Anchored from: TA/constraints/local-only-data, ADR-027
principles/vocabulary-grows-with-use¶
The vocabulary is not supposed to be complete on day one. It grows as sessions surface gaps. Gap-surfacing is part of the loop, not a failure. The mature vocabulary captures the photographer's craft because they authored what they reached for, not because someone shipped a comprehensive starter.
This shapes the starter pack scope (small), the gap-surfacing ergonomics (always present in tooling), and the feature priority for programmatic generation (lower-priority than gap surfacing).
principles/honest-about-limits¶
When the system can't do something well, say so. When a render takes longer than a session feels like it should. When a mask is imprecise. When a vocabulary is wrong for the photographer's intent. Surface the limit, don't hide it.
This shapes voice (the design system doc), the agent's behavioral disciplines (project concept, section 6), and error-handling style throughout.
principles/compounding-over-throughput¶
Optimize for the fiftieth session, not the first.
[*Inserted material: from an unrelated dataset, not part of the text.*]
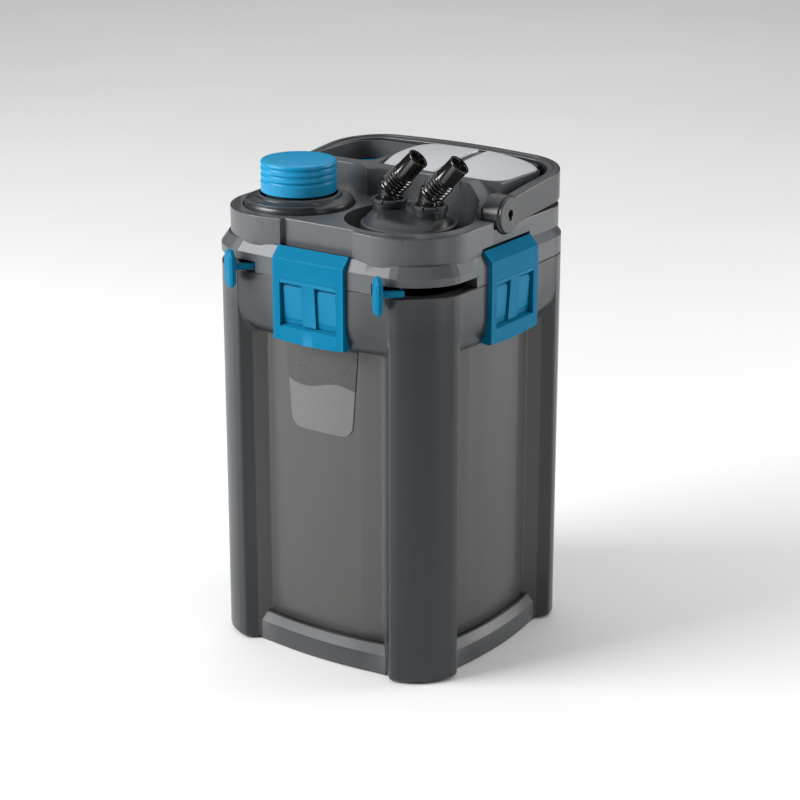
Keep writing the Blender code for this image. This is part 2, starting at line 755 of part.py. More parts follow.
def handle():
    outer, inner = handle_path()
    count = len(outer) - 1
    sections = []
    for i, (out, inn) in enumerate(zip(outer, inner)):
        share = i / count
        low = handle_low(share)
        top = handle_top(share)
        sections.append([(*inn, low), (*out, low), (*out, top - 0.0015),
                         (*[o * 0.7 + n * 0.3 for o, n in zip(out, inn)], top),
                         (*[o * 0.2 + n * 0.8 for o, n in zip(out, inn)], top), (*inn, top - 0.0015)])
    left = [[(-x, y, z) for x, y, z in section] for section in sections[-2::-1]]
    bail = loft("handle", sections + left, "dark_grey")
    for side, sign in (("right", 1), ("left", -1)):
        ends = sorted((sign * 0.1003, sign * HANDLE_OUT_X))
        join(bail, cylinder_x("hub_" + side, HUB_R, ends[0], ends[1], HANDLE_Y, HANDLE_Z))
        ends = sorted((sign * 0.09, sign * 0.13))
        cut(bail, cylinder_x("hub_hole_" + side, PIN_R + GAP, ends[0], ends[1], HANDLE_Y, HANDLE_Z,
                             None, 16))
    bail_origin(bail)
    for side, sign in (("right", 1), ("left", -1)):
        pivot_pin("handle_pin_" + side, sign)
    return bail


def bail_origin(bail):
    """Move the origin onto the hinge axis without moving the handle."""
    pivot = Vector((0, HANDLE_Y, HANDLE_Z))
    bail.data.transform(Matrix.Translation(-pivot))
    bail.location = pivot


def pivot_pin(name, sign):
    """Pivot pin with a large flat head that has an oval recess."""
    ends = sorted((sign * 0.0905, sign * (HANDLE_OUT_X + 0.001)))
    pin = cylinder_x(name, PIN_R, ends[0], ends[1], HANDLE_Y, HANDLE_Z, "dark_grey", 16)
    ends = sorted((sign * (HANDLE_OUT_X + GAP), sign * (HANDLE_OUT_X + 0.0022)))
    join(pin, cylinder_x(name + "_head", 0.0152, ends[0], ends[1], HANDLE_Y, HANDLE_Z))
    ends = sorted((sign * (HANDLE_OUT_X + 0.0008), sign * (HANDLE_OUT_X + 0.01)))
    cut(pin, cylinder_x(name + "_recess", 0.0030, ends[0], ends[1], HANDLE_Y, HANDLE_Z, None, 12))
    return pin


# ---------------------------------------------------------------- latches
def latch_section():
    """Side view of a latch lever (depth behind the pillar face, z), outer face first."""
    out = -LATCH_PROUD
    inner = out + LATCH_THICK
    return [(out, LATCH_LOW_Z), (out, 0.3535), (0.0035, LATCH_TOP_Z), (0.0068, LATCH_TOP_Z - 0.0018),
            (0.0068, 0.3530), (0.0012 - 0.0009, 0.3500), (inner, 0.3450), (inner, LATCH_LOW_Z)]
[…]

A small ergonomics annoyance that pays off in compounding context (e.g., propose-and-confirm taste.md updates) wins over a frictionless one-time experience that doesn't compound.
This is the principle that justifies the ergonomic costs in the system. They're not bugs; they're load-bearing.
Changelog¶
- v0.1 · 2026-04-27 · Initial population from 01 + 02. Audiences, promises, principles distilled into anchorable form.
PA · v0.1 · This is a reference document. Read by linking-into specific sections.